We all know that one person—male or female—"drama queen (or king)." I'm talking about those who tend to react to situations over-emotionally. They may be prone to exaggeration or confrontation and tend to be always worked up about something. And when they're worked up, they want you to be worked up too. Even if you don't have a particular "drama queen" in your office, there are times when seemingly eventempered colleagues will suffer from high-drama moments.
And let me tell you, drama is just not my thing. Especially not at work. Balancing family, faith, and career means that when I'm working, I want to be efficient and effective with my time. I need to get things done, not get bogged down in conflict.
So when it comes to office politics or gossip, I try to stay out of it as much as possible. But there are some types of drama (and some people) that you can't ignore or avoid.
So how do you deal with office drama in a way that's effective and efficient?
Start with empathy.
You may be tempted—as I often am—to roll your eyes and just dismiss the person who has burst into your office or cubical to whispershout their feelings about something.
Remember, it takes all types of people to make a team work, even those who bring a little extra drama. And every time you interact with someone at work, you are, in a way, representing Christ to them. Fear and insecurity is what drives a lot of dramaqueen type behavior. If you greet drama with overt annoyance or disdain, you only reinforce that underlying insecurity. Not only does that fail to represent Christ well, it also tends to escalate the drama you're trying to avoid.
So take a breath, and do your best to treat even the most histrionic of colleagues with kindness and respect.
Don't be drawn in.
It sounds obvious, but there's a reason that soap operas are so enduringly popular on TV. Drama is entertaining on some level. Drama is all about emotion and excitement, and it's very natural to be drawn in, even reluctantly. And the "drama queen" you're talking to really wants you to be drawn in. But reacting emotionally will only encourage or even amplify the drama at hand.
Listen, plan, and then move on.
My rule of thumb at work is to always try to hear a person out, once. I let them talk and listen patiently, because it's important that people feel heard. Then, assuming the source of the drama is workrelated, I'll try to help them identify the actionable facts, and come up with a plan to resolve the situation. (If the issue is not related to work, I might suggest that we find some other time to talk about it outside of the office.)
And that's it.
If they don't take accountability and implement an action plan, I can't waste the valuable gift of time God has given me. And so, if I'm faced with a "drama queen" who seems to be gearing up for round two, I refer him or her to the facts and action plan we've already identified, and kindly but firmly refuse to engage in further discussion.

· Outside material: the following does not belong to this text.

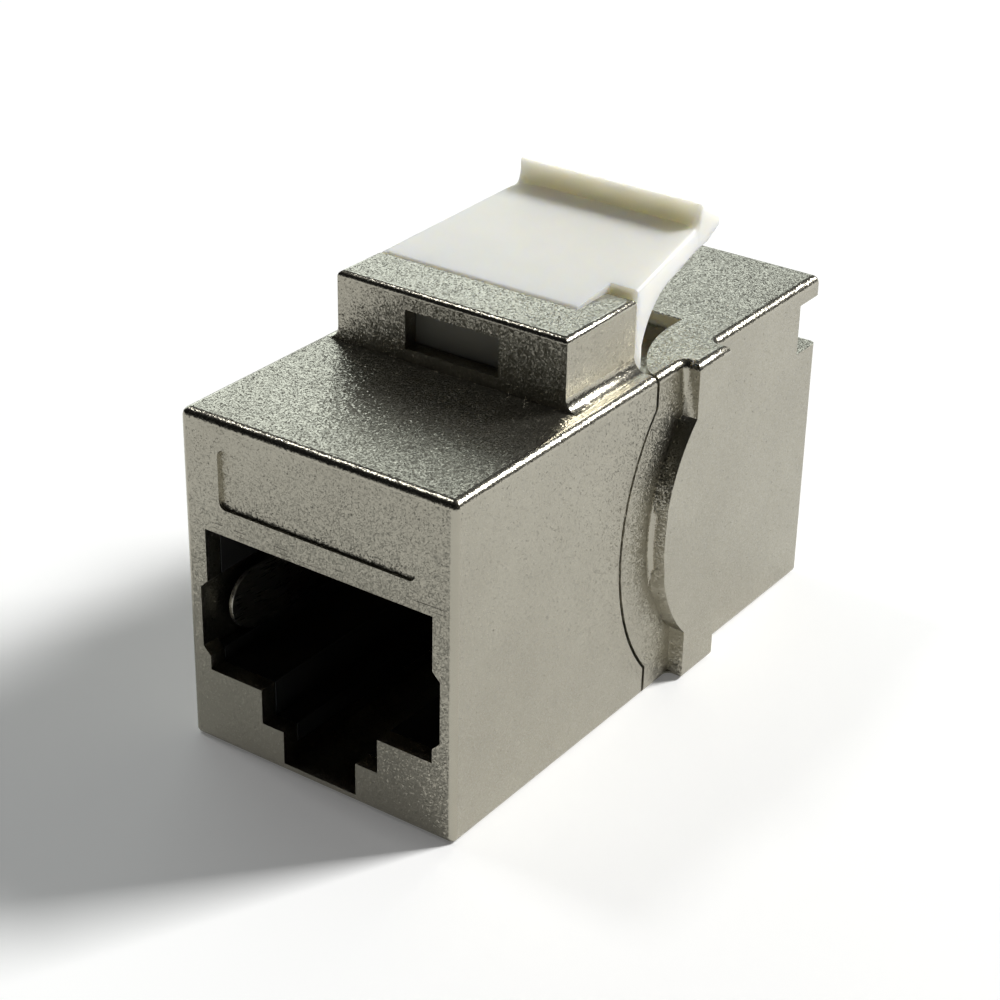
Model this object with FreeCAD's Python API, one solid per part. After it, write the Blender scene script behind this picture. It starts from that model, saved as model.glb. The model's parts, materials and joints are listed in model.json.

Always come back to a place of peace.
Outside of work, I might offer to pray with someone who is reacting dramatically to a situation, but that's not usually appropriate at the office. But that doesn't have to stop me from saying a quick silent prayer. I pray for wisdom, for patience, and for peace, just as Jesus promised us:
"I am leaving you with a gift—peace of mind and heart. And the peace I give is a gift the world cannot give. So don't be troubled or afraid. (John 14:27)
Peace is a natural antidote to drama. Remember that whatever is happening at work, God has promised you the gift of peace. Strive to accept and embody that gift.
Drama is a fact of life, and all of us will encounter a drama queen at some point in our careers. You can't avoid it, but you can diffuse it in a productive way by setting appropriate boundaries for interaction and then modeling them for you and your coworkers.
Do you have a drama queen at work? How do you handle them?